Mi curiosidad por este maestro de la fotografía apareció hace unos meses, gracias al Museo de Arte de Fitchburg y a su catálogo de nuevas adquisiciones. A Winogrand se le conoce principalmente por la realidad y el dinamismo de sus instantáneas. Sus capturas, la mayoría en blanco y negro, (el Kodachrome atempera la velocidad del momento), casi que le hacen sentir al vidente espectador del disparo.

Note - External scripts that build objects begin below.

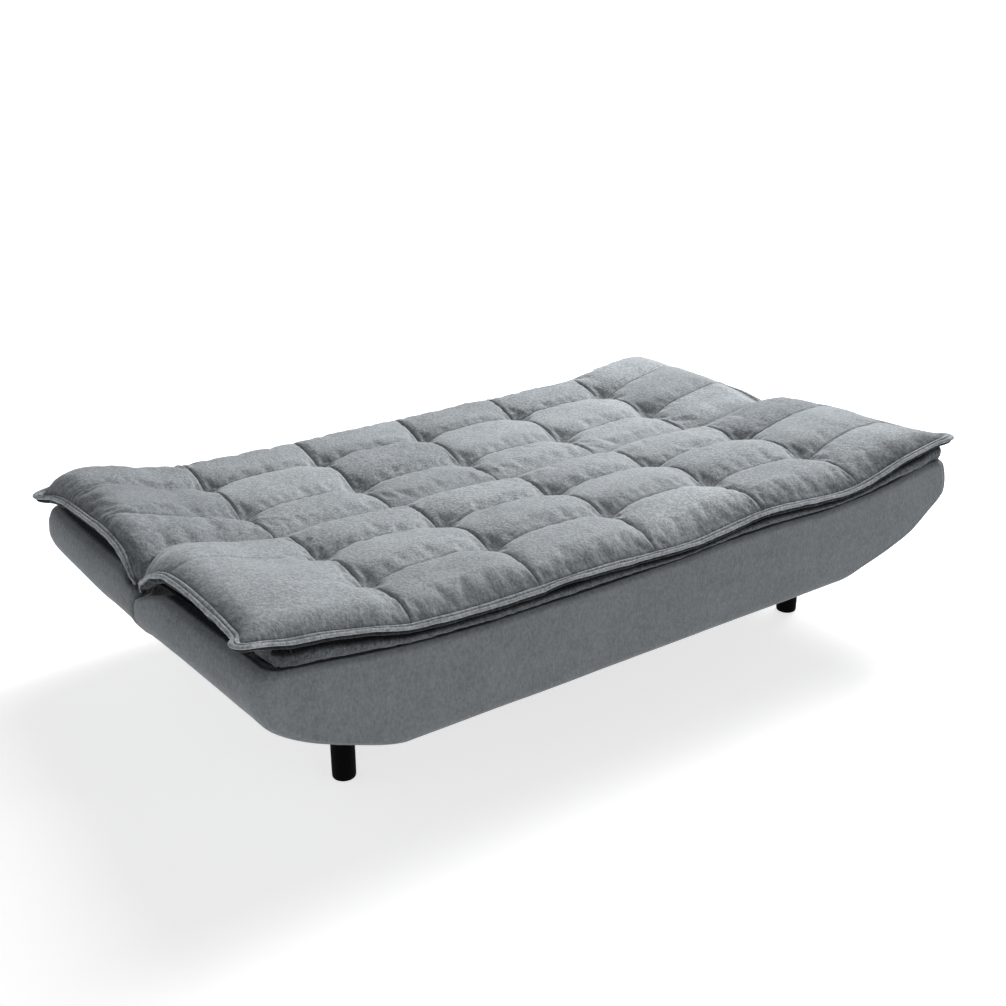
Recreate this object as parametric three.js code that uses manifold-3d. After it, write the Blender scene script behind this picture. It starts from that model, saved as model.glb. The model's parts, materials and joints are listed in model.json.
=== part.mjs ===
// Sofa bed whose back folds flat on a notched hinge at each end.
// Millimetres, +Z up, +X along the length (right as seen from the front), front at -Y.
// Origin: on the floor under the middle of the open bed.
// Rest position: opened flat. Raising the back turns the rear half about HINGE.
import * as THREE from 'three';
import * as BufferGeometryUtils from 'three/addons/utils/BufferGeometryUtils.js';
import Module from 'manifold-3d';

const wasm = await Module();
wasm.setup();

// ---------------------------------------------------------------- dimensions
const PAD_HALF = 950;        // half length over the pads' flanges
const BED_HALF = 555;        // half depth over the pads' flanges
const HINGE_Z = 382;         // height of the hinge line, at y = 0
const LEG_X = 654;           // leg centres
const LEG_Y = 331.5;
const LEG_R = 25;
const TUBE = 30;             // square frame tube
const TUBE_WALL = 2;
const TUBE_Z0 = 133;         // underside of the frame tubes
const BASE_Z = 168;          // underside of the upholstered halves
const SPLIT = 4;             // half the gap between the two halves
const BASE_Y = 545;          // outer face of the upholstery
const COVER_T = 8;           // padded fabric over the boards
const RIM_MID = 357;         // top edge of the upholstered front, middle
const RIM_END = 415;         // and at its raised ends
const BOARD = 18;            // timber thickness
const MECH_X = 866.3;        // inner face of the fixed hinge plate
const PLATE_T = 4;
const SECTOR_R = 60;         // notched sector of the hinge
const NOTCH_DEPTH = 12;
const NOTCHES = [262, 227, 190];   // degrees: flat, reclined, upright
const NOSE_ANGLE = 262;
const PAWL_LEN = 48;
const WIRE_R = 1.9;
const GAP = 0.35;

// ---------------------------------------------------------------- materials
const mat = (color, roughness, metalness) => new THREE.MeshStandardMaterial({ color, roughness, metalness });
const padFabric = mat(0x7d868c, 0.95, 0);
const baseFabric = mat(0x5c646a, 0.95, 0);
const timber = mat(0xb98f5e, 0.8, 0);
const lining = mat(0x1c1c1e, 0.98, 0);
const springSteel = mat(0x8c9094, 0.4, 0.9);
const blackSteel = mat(0x1d1e20, 0.45, 0.8);
const zinc = mat(0xb4b8bb, 0.35, 0.95);
const blackPlastic = mat(0x141415, 0.5, 0);
const rubber = mat(0x202020, 0.9, 0);

const group = new THREE.Group();

// ---------------------------------------------------------------- helpers
function toSolid(geometry) {
  const g = geometry.clone();
  g.deleteAttribute('normal');
  if (g.attributes.uv) g.deleteAttribute('uv');
  const m = BufferGeometryUtils.mergeVertices(g, 1e-4);
  return new wasm.Manifold(new wasm.Mesh({
    numProp: 3,
    vertProperties: new Float32Array(m.attributes.position.array),
    triVerts: new Uint32Array(m.index.array),
  }));
}
function toGeometry(solid) {
  const m = solid.getMesh();
  const g = new THREE.BufferGeometry();
  g.setAttribute('position', new THREE.BufferAttribute(new Float32Array(m.vertProperties), 3));
  g.setIndex(new THREE.BufferAttribute(new Uint32Array(m.triVerts), 1));
  g.computeVertexNormals();
  return g;
}
function add(name, geometry, material) {
  const mesh = new THREE.Mesh(geometry, material);
  mesh.name = name;
  group.add(mesh);
  return mesh;
}
function box(x0, x1, y0, y1, z0, z1) {
  const g = new THREE.BoxGeometry(x1 - x0, y1 - y0, z1 - z0);
  g.translate((x0 + x1) / 2, (y0 + y1) / 2, (z0 + z1) / 2);
  return g;
}
// cylinder along x, y or z from a to b
function rod(axis, r, a, b, c1, c2, seg = 16) {
  const g = new THREE.CylinderGeometry(r, r, b - a, seg);
  if (axis === 'x') { g.rotateZ(-Math.PI / 2); g.translate((a + b) / 2, c1, c2); }
  else if (axis === 'z') { g.rotateX(Math.PI / 2); g.translate(c1, c2, (a + b) / 2); }
  else g.translate(c1, (a + b) / 2, c2);
  return g;
}
// closed skin over rings of equal length; rings listed along the body, capped at both ends
function skinned(rings) {
  const K = rings[0].length;
  const pos = [];
  const idx = [];
  rings.forEach((ring) => ring.forEach((p) => pos.push(...p)));
  for (let i = 0; i + 1 < rings.length; i++) {
    for (let k = 0; k < K; k++) {
      const a = i * K + k, b = i * K + (k + 1) % K;
      idx.push(a, b, a + K, b, b + K, a + K);
    }
  }
  const cap = (base, flip) => {
    const ring = rings[base / K];
    const centre = pos.length / 3;
    pos.push(ring[0][0], ...[1, 2].map((c) => ring.reduce((sum, p) => sum + p[c], 0) / K));
    for (let k = 0; k < K; k++) {
      const l = (k + 1) % K;
      if (flip) idx.push(centre, base + l, base + k); else idx.push(centre, base + k, base + l);
    }
  };
  cap(0, true);
  cap((rings.length - 1) * K, false);
  const g = new THREE.BufferGeometry();
  g.setAttribute('position', new THREE.BufferAttribute(new Float32Array(pos), 3));
  g.setIndex(idx);
  return g;
}
// turns a geometry inside out when its volume is negative
function outward(g) {
  const p = g.attributes.position.array;
  const ix = g.index.array;
  let v = 0;
  for (let i = 0; i < ix.length; i += 3) {
    const [a, b, c] = [ix[i] * 3, ix[i + 1] * 3, ix[i + 2] * 3];
    v += p[a] * (p[b + 1] * p[c + 2] - p[b + 2] * p[c + 1])
       - p[a + 1] * (p[b] * p[c + 2] - p[b + 2] * p[c])
       + p[a + 2] * (p[b] * p[c + 1] - p[b + 1] * p[c]);
  }
  if (v < 0) for (let i = 0; i < ix.length; i += 3) { const t = ix[i + 1]; ix[i + 1] = ix[i + 2]; ix[i + 2] = t; }
  return g;
}
const lerp = (a, b, t) => a + (b - a) * t;
function table(rows, v) {
  if (v <= rows[0][0]) return rows[0][1];
  for (let i = 1; i < rows.length; i++) {
    if (v <= rows[i][0]) return lerp(rows[i - 1][1], rows[i][1], (v - rows[i - 1][0]) / (rows[i][0] - rows[i - 1][0]));
  }
  return rows[rows.length - 1][1];
}
const deg = (a) => a * Math.PI / 180;

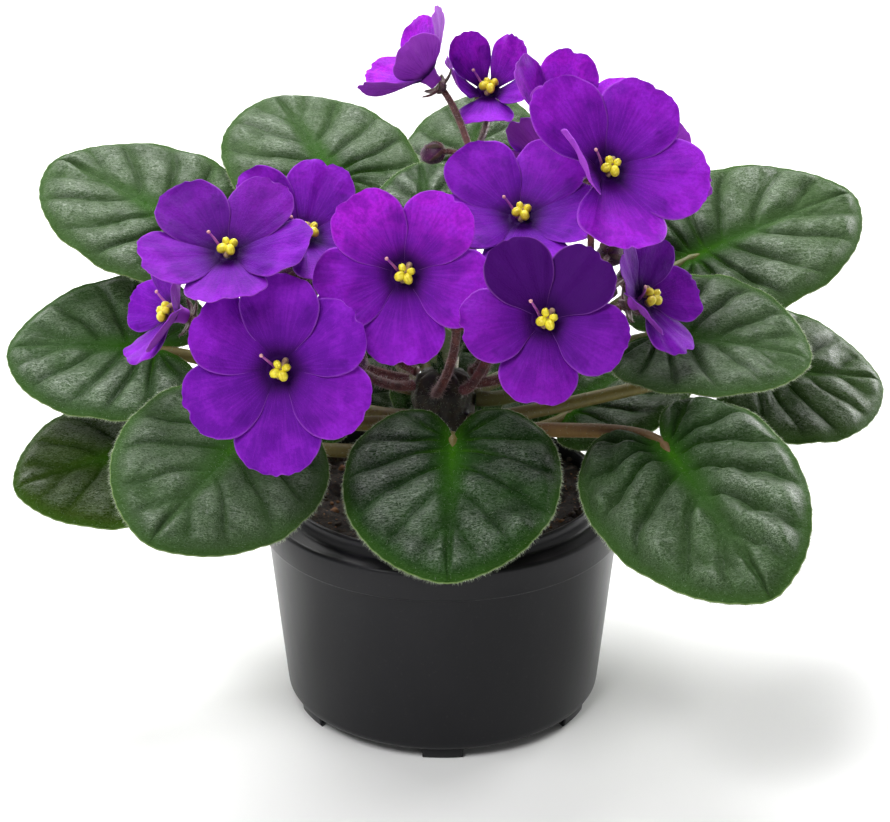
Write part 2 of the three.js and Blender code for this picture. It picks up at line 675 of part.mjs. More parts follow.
function flower(key, row) {
  const group = new THREE.Group();
  const [azimuth, pitch] = row.faces;
  group.position.set(...row.at);
  group.rotation.set((90 - pitch) * DEGREES, 0, (azimuth + 90) * DEGREES, 'ZXY');
  const petals = corolla(`corolla_${key}`, row);
  const centre = anthers(`anthers_${key}`);
  petals.rotation.z = row.spin * DEGREES;
  centre.rotation.z = row.spin * DEGREES;
  group.add(petals, centre);
  return group;
}

// The star of pointed sepals behind a flower, flat in its middle, where the corolla's tube stands.
function calyx(at, facing) {
  const turn = new THREE.Quaternion().setFromUnitVectors(vec(0, 0, 1), facing);
  const count = 2 * SEPAL_COUNT;
  const top = [];
  for (let i = 0; i < count; i += 1) {
    const angle = (i / SEPAL_COUNT) * Math.PI;
    const [radius, height] = i % 2 ? [TUBE_RADIUS, 0] : [SEPAL_LENGTH, SEPAL_RISE];
    top.push(vec(radius * Math.cos(angle), radius * Math.sin(angle), height));
  }
  top.push(vec(0, 0, 0));
  const below = count + 1;
  const faces = [];
  for (let i = 0; i < count; i += 1) {
    const next = (i + 1) % count;
    faces.push([count, i, next], [below + count, below + next, below + i]);
    faces.push([i, below + i, below + next], [i, below + next, next]);
  }
  const star = geometryFrom([...top, ...top.map((p) => vec(p.x, p.y, p.z - SEPAL_THICKNESS))], faces);
  return star.applyQuaternion(turn).translate(at.x, at.y, at.z);
}

function bud([x, y, z, length], fork) {
  const body = new THREE.IcosahedronGeometry(length / 2, 0);
  body.scale(BUD_WIDTH, BUD_WIDTH, 1);
  body.translate(x, y, z);
  const [share, rise] = BUD_BEND;
  const bend = fork.clone().lerp(vec(x, y, z), share);
  bend.z = Math.max(fork.z, z) + length * rise;
  const route = new THREE.QuadraticBezierCurve3(fork, bend, vec(x, y, z));
  const radius = PEDICEL_RADII[1];
  return [body, tube(route, [radius, radius], PEDICEL_STEPS, PEDICEL_SIDES)];
}

function stalk(name, { root, fork, lean = [0, 0], flowers, buds }) {
  const end = vec(...fork);
  const outward = direction(root, 0);
  const foot = vec(...CROWN_AT, STALK_HEIGHT).addScaledVector(outward, CROWN_RADIUS + CLEAR);
  const elbow = foot.clone().addScaledVector(outward, PEDUNCLE_ELBOW);
  const under = end.clone().add(vec(...lean, (foot.z - end.z) * PEDUNCLE_BEND));
  const route = new THREE.CubicBezierCurve3(foot, elbow, under, end);
  const pieces = [tube(route, PEDUNCLE_RADII, PEDUNCLE_STEPS, PEDUNCLE_SIDES)];
  for (const key of flowers) {
    const { at, faces } = FLOWERS[key];
    const facing = direction(...faces);
    const back = vec(...at).addScaledVector(facing, -TUBE_DEPTH - CLEAR);
    const behind = back.clone().addScaledVector(facing, -SEPAL_THICKNESS / 2);
    const bend = behind.clone().addScaledVector(facing, -behind.distanceTo(end) * PEDICEL_BEND);
    const pedicel = new THREE.QuadraticBezierCurve3(end, bend, behind);
    pieces.push(tube(pedicel, PEDICEL_RADII, PEDICEL_STEPS, PEDICEL_SIDES), calyx(back, facing));
  }
  for (const row of buds) pieces.push(...bud(row, end));
  return meshOf(name, geometryOf(union(pieces)), 'stalk');
}

function potted() {
  const group = new THREE.Group();
  group.add(pot(), soil(), crown());
  for (const [name, row] of Object.entries(LEAVES)) group.add(leaf(name, row));
  for (const [name, row] of Object.entries(STALKS)) group.add(stalk(name, row));
  for (const [key, row] of Object.entries(FLOWERS)) group.add(flower(key, row));
  return group;
}

export default potted();
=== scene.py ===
# A potted African violet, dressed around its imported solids: finer leaves with hairs, layered
# petals, anthers, hairy stalks, peat and a smooth pot, in a pale studio.
# The tables repeat the solids' own sizes in millimetres. Meshes are built in millimetres and
# stored in metres. Azimuths turn from +X towards +Y, and the camera looks along +Y.

import math

import bpy
import numpy as np
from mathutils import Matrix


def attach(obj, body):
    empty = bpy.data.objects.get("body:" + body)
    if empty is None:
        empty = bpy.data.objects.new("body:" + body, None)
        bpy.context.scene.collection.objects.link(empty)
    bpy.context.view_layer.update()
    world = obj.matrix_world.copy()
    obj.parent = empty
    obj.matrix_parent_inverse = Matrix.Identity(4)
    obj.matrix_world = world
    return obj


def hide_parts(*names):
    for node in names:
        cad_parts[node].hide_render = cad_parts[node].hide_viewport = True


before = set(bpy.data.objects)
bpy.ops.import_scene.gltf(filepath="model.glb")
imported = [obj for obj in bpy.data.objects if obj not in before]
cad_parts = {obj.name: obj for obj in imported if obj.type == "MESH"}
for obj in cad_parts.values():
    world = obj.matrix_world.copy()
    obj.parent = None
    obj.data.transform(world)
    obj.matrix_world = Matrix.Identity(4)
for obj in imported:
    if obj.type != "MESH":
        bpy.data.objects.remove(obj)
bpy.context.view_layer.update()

MM = 0.001
random = np.random.default_rng(20)
NO_MARK = (0, 0, 0, 0)

# Sizes shared with the solids

CLEAR = 0.3                # gap between neighbouring pieces that touch
CROWN_AT = (0, 3)          # the plant's stem in plan
CROWN_RADIUS = 10          # how far from its axis the leaf and flower stalks begin
CROWN_BOTTOM = 58
CROWN_TOP = 106
NECK_RADIUS = 6            # the bare stem under the leaves
NECK_TOP = 69
LEAVES_BOTTOM = 76
STALK_HEIGHT = 103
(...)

A sus protagonistas, una suerte de actores bailarines que actuaran bajo la coreografía de su lente, los atrapa en movimiento, ya sea adelantando un pie para descansar, subir un peldaño o subirse a un coche. Una lente de 35 mm era su favorita, ya que esta le ofrecía una imagen más nítida, capaz de captar mayores espacios. Y no escatimaba en rollos para hacer esas capturas: todas las cosas son fotografiables. En la última etapa de su vida, en Los Ángeles, llegó a disparar 1500 rollos al año, que, a veces, dejaba sin revelar. Winogrand no reparaba en gastos porque vivía en esta magnífica obsesión, aunque el Fisco y su casero no la disculparan y él y sus familias (se casó tres veces, su hijo mayor, músico de jazz, está afincado en Oviedo) siempre tuvieran que vivir en esta agonía.
De Nueva York Winogrand nos trae a los vampiros de la noche. Intelectuales, como su amigo el escritor Norman Mailer, pasándoselo en grande. Winogrand se recrea buscando su aspecto diabólico: de sus risas, la piel tensa y la boca desencajada, saca un aura malévola y espectral. En el zoo, por ejemplo, nos acerca a una familia distinguida que tiene dos hijos: chimpancés. En su época de Texas, la década de los 70, Winegrand deja la burla para concentrarse en lo social. Y en Los Ángeles lo tenemos retratando la vulgaridad californiana.